Nacional

Bolsonaro foi alertado das consequências de não ouvir a ciência

Ex-ministro da Saúde culpa o Presidente sobre a situação do País

Por Redação com BBC News 04/05/2021 18h06
Bolsonaro foi alertado das consequências de não ouvir a ciência
TV Senado

O ex-ministro da Saúde Luiz Henrique Mandetta prestou depoimento nesta terça (04) a senadores na CPI da Covid, que investiga ações de omissões de autoridades na pandemia.

Questionado pelos senadores se houve alguma proposta técnica do presidente Jair Bolsonaro ao ministério quando estava na pasta, Mandetta afirmou que não é que "o que havia ali era um mal estar".

"O que havia ali era um outro caminho, que ele decidiu, não sei se através de outras pessoas ou por conta própria", afirmou. "Era muito constrangedor explicar porque o ministério estava indo por um caminho e o presidente por outro."
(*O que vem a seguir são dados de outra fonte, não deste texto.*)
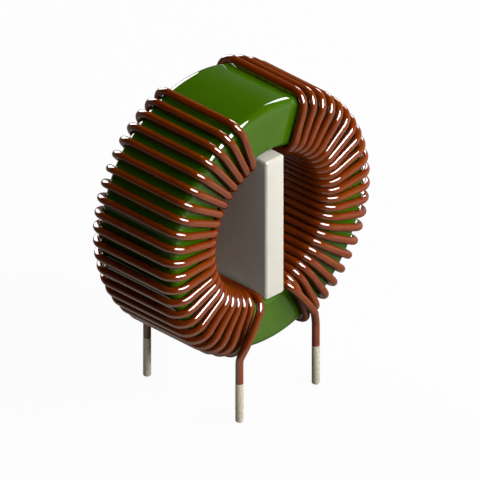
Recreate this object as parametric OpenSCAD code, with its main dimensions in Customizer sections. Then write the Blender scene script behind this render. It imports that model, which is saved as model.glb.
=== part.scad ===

Mandetta também afirmou que Bolsonaro foi alertado das consequências de não ouvir a ciência, inclusive com a projeção de alto número de mortes caso as medidas indicadas pela OMS não fossem seguidas.

"Todas as recomendações, as fiz. Em público, nos boletins, nos conselhos de ministros, diretamente ao presidente, a todos os secretários de Saúde", afirmou Mandetta. "Nunca tive discussão áspera, mas sempre coloquei (as recomendações) de maneira muito clara."Também afirmou que o isolamento social teria sido uma medida adequada no início da pandemia, quando era ministro. "Naquele momento era fundamental que se fizesse uma fala uma em relação à prevenção e que se fizesse o isolamento", afirmou.

"Primeiro porque tínhamos baixo número de casos. E porque essa doença entrou pelos ricos, estava no hospital Albert Einstein, no hospital Sírio-Libanês."

O senador Renan Calheiros lembrou que o presidente da República se colocou contra o isolamento e defendeu o chamado "isolamento vertical", que seria apenas isolar idosos e vulneráveis.

Mandetta já havia dito durante a sessão que uma das mentiras que o ministério teve que combater foi a "teoria de isolamento vertical" (de isolar apenas idosos) — algo que era defendido pelo presidente Bolsonaro.

O foco dos senadores é descobrir o quanto Bolsonaro interferiu nas ações do ministério e se a postura de Bolsonaro contribuiu para a aceleração do contágio e do número de mortes causadas pelo coronavírus no Brasil, que já superam 400 mil. A Comissão Parlamentar de Inquérito é composta majoritariamente por senadores oposicionistas e independentes, com 4 dos 11 senadores governistas.

Mandetta afirmou que não foi diretamente pressionado pelo presidente a tomar medidas contrárias ao que era recomendado pela ciência, mas que foi publicamente confrontado, o "que dava uma informação dúbia à sociedade".

"Sim, a postura (do presidente) trouxe um impacto (negativo). Você tem que ter, na pandemia, uma fala única. Esse vírus ataca a sociedade como um todo. Ele ataca o sistema de saúde a ponto de derrubá-lo", afirmou.

O depoimento de Mandetta na CPI começou com atraso, porque a sessão virou campo de batalha entre governistas e opositores.

Os senadores governistas pediram para fazer uma questão de ordem e reclamaram do fato de que os primeiros depoimentos são relativos à investigação das ações do governo federal. Eles queriam que houvesse alternância de depoimentos de pessoas que depusessem em relação à investigação sobre uso de recursos para o combate à pandemia nos Estados.

O ex-ministro Nelson Teich, que ficou menos de um mês no cargo após Mandetta e saiu pelos mesmos motivos, também será ouvido.